With the lack of visibility / liquidity and the rise in volatility we have, tactically, reduced our exposure to a more neutral position in terms of risky asset allocation. With the fall in the risk/reward trade-off of these assets, we have opted for an opportunistic approach.

In terms of geographical allocation, we do not prioritize any particular zone in the short term: in the US, profit forecasts are being more strongly revised, while the Eurozone is currently going through a problematic political period, with social tensions in France and the Brexit negotiations.

In our equity portfolios, over the last three months, we have started to rebalance our exposures towards a more defensive approach, to the detriment of the cycle, with the aim of improving our resilience to increasing market volatility, that is expected to remain throughout 2019. We have reduced our liquidity risk by reinforcing our market exposure to large caps, to the detriment of small and mid-caps, and we have expanded the diversification of our convictions.

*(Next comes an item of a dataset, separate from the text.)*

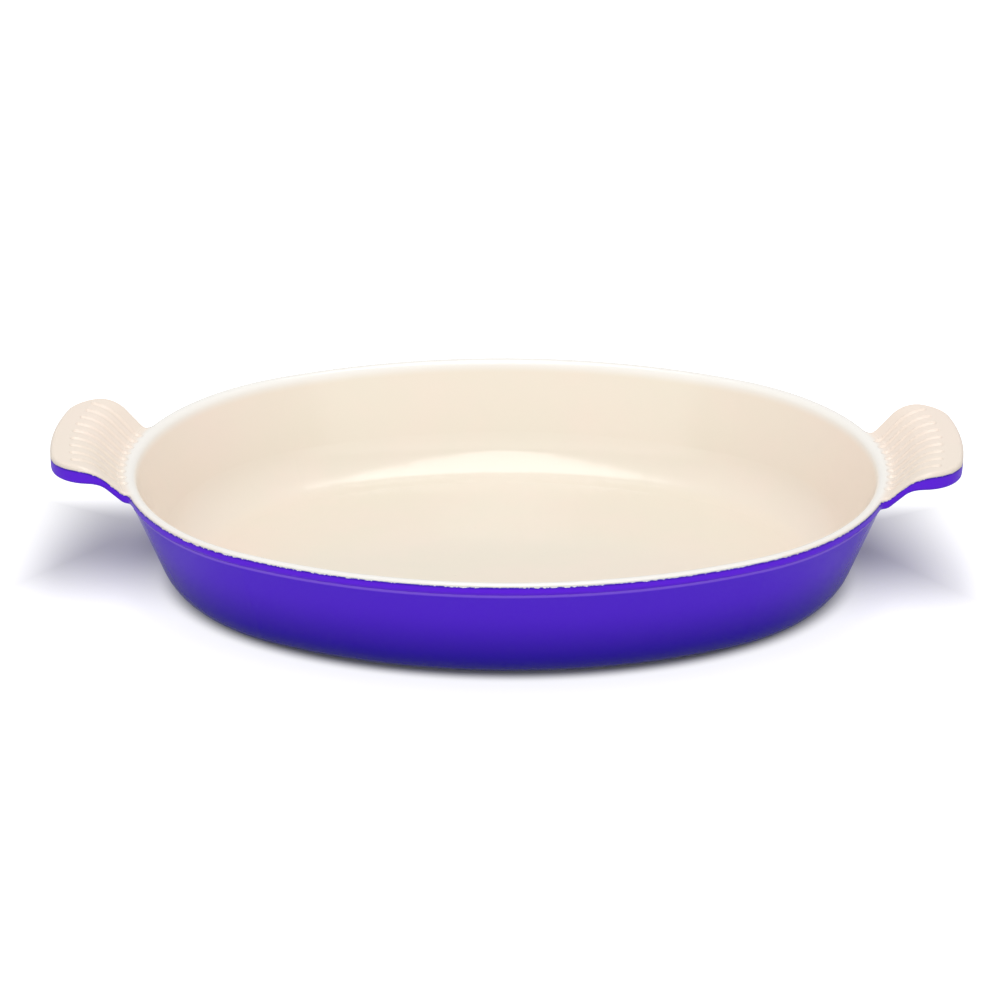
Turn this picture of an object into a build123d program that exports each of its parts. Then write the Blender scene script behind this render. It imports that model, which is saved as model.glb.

In our fixed-income portfolios, we remain cautious and underexposed to interest rate risk. The current low level of the 10-year German yield, the political uncertainties that still remain and the announced ending of accommodating monetary policies in the United States and Europe, together with the need for some countries to raise funds on the financial markets (for example, to fund the introduction of social measures in France and Italy) are not conducive to any loosening of interest rates.

For our private debt portfolios, we are also maintaining a cautious position, given the liquidity problems and the increasing volume of specific risks/defaults.